As for "before the big bang" that is a HIGHLY contentious subject that leads to arguments that are more theological that scientific. By that, I do not mean that they are necessarily religious in nature but that they, like all religion, are not falsifiable and therefore are not science.
 
phinds said:
In the first 400,000 thousand years following the big bang, the universe was opaque. The remnants of the end of that time, called the surface of last scattering, is what we see as the CMB and that is as far back as we can see.

This is the main point, and is true of all electromagnetic astronomy. However, you can detect neutrinos, which have a cosmic neutrino background from around when the universe was 2 seconds old.

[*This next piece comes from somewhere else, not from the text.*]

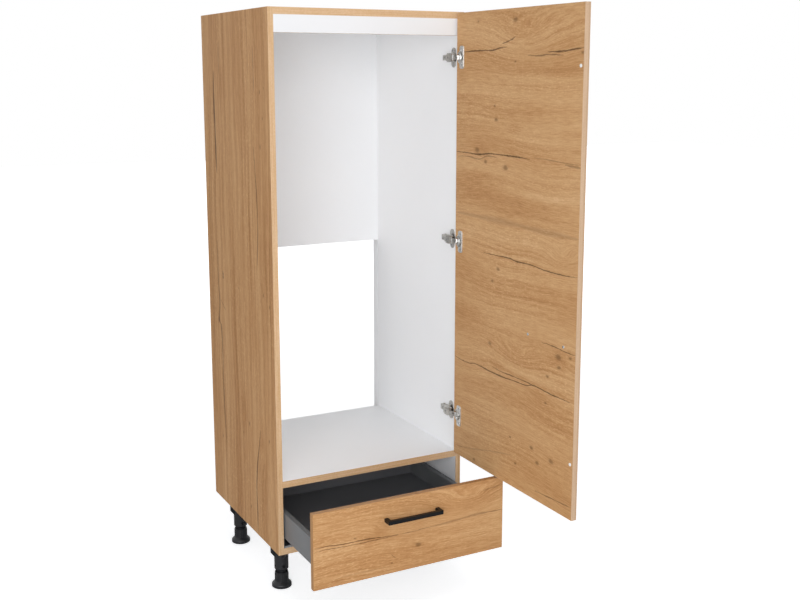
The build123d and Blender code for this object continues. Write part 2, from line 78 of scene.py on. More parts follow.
# the surface that ends a material, embossed by so many millimetres
def addSurface(tree, height, depth, strength, inputs):
    bump = addNode(tree, "ShaderNodeBump", {"Height": height, "Distance": depth * mm, "Strength": strength})
    shader = addNode(tree, "ShaderNodeBsdfPrincipled", {**inputs, "Normal": bump})
    addNode(tree, "ShaderNodeOutputMaterial", {"Surface": shader}, out=None)


def setRamp(node, stops):
    ramp = node.color_ramp
    while len(ramp.elements) > 1:
        ramp.elements.remove(ramp.elements[-1])
    for i, (place, code) in enumerate(stops):
        element = ramp.elements[0] if i == 0 else ramp.elements.new(place)
        element.position = place
        element.color = linear(code)


def setCurve(node, points):
    curve = node.mapping.curves[0]
    while len(curve.points) > 2:
        curve.points.remove(curve.points[1])
    curve.points[0].location = points[0]
    curve.points[1].location = points[-1]
    for x, y in points[1:-1]:
        curve.points.new(x, y)
    node.mapping.update()


# one finish on every slot of the named CAD nodes
def paint(material, *names):
    for name in names:
        slots = nodes[name].data.materials
        if len(slots) == 0:
            slots.append(material)
        for i in range(len(slots)):
            slots[i] = material


# The camera stands where the photograph was taken from, a little turned down in place of most of its shift.
cameraLook = {
    "place": (-1.3691, -3.3342, 1.4959),
    "yaw": 28.035,
    "tilt": 10.196,
    "lens": 49.534,
    "sensor": 36,
    "shift": (-0.0063, -0.0375),
    "clipEnd": 60,
}


def makeCamera(look):
    data = bpy.data.cameras.new("photoCamera")
    data.lens = look["lens"]
    data.sensor_width = look["sensor"]
    data.sensor_fit = "HORIZONTAL"
    data.shift_x, data.shift_y = look["shift"]
    data.clip_end = look["clipEnd"]
    camera = bpy.data.objects.new("photoCamera", data)
    camera.location = look["place"]
    camera.rotation_euler = (math.radians(90 - look["tilt"]), 0, math.radians(-look["yaw"]))
    bpy.context.scene.collection.objects.link(camera)
    bpy.context.scene.camera = camera


makeCamera(cameraLook)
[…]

And, at least theoretically, you could detect gravitational waves from the early universe to probe what's going on, which would get you even further back in time.
 
Nabeshin said:
This is the main point, and is true of all electromagnetic astronomy. However, you can detect neutrinos, which have a cosmic neutrino background from around when the universe was 2 seconds old. And, at least theoretically, you could detect gravitational waves from the early universe to probe what's going on, which would get you even further back in time.
Plus the various things we can detect from the early universe leave signatures of the physics that came before their emission.
 
Chalnoth said:
Plus the various things we can detect from the early universe leave signatures of the physics that came before their emission.

This is a good point, and one that I need to do a better job of keeping in mind. Thanks.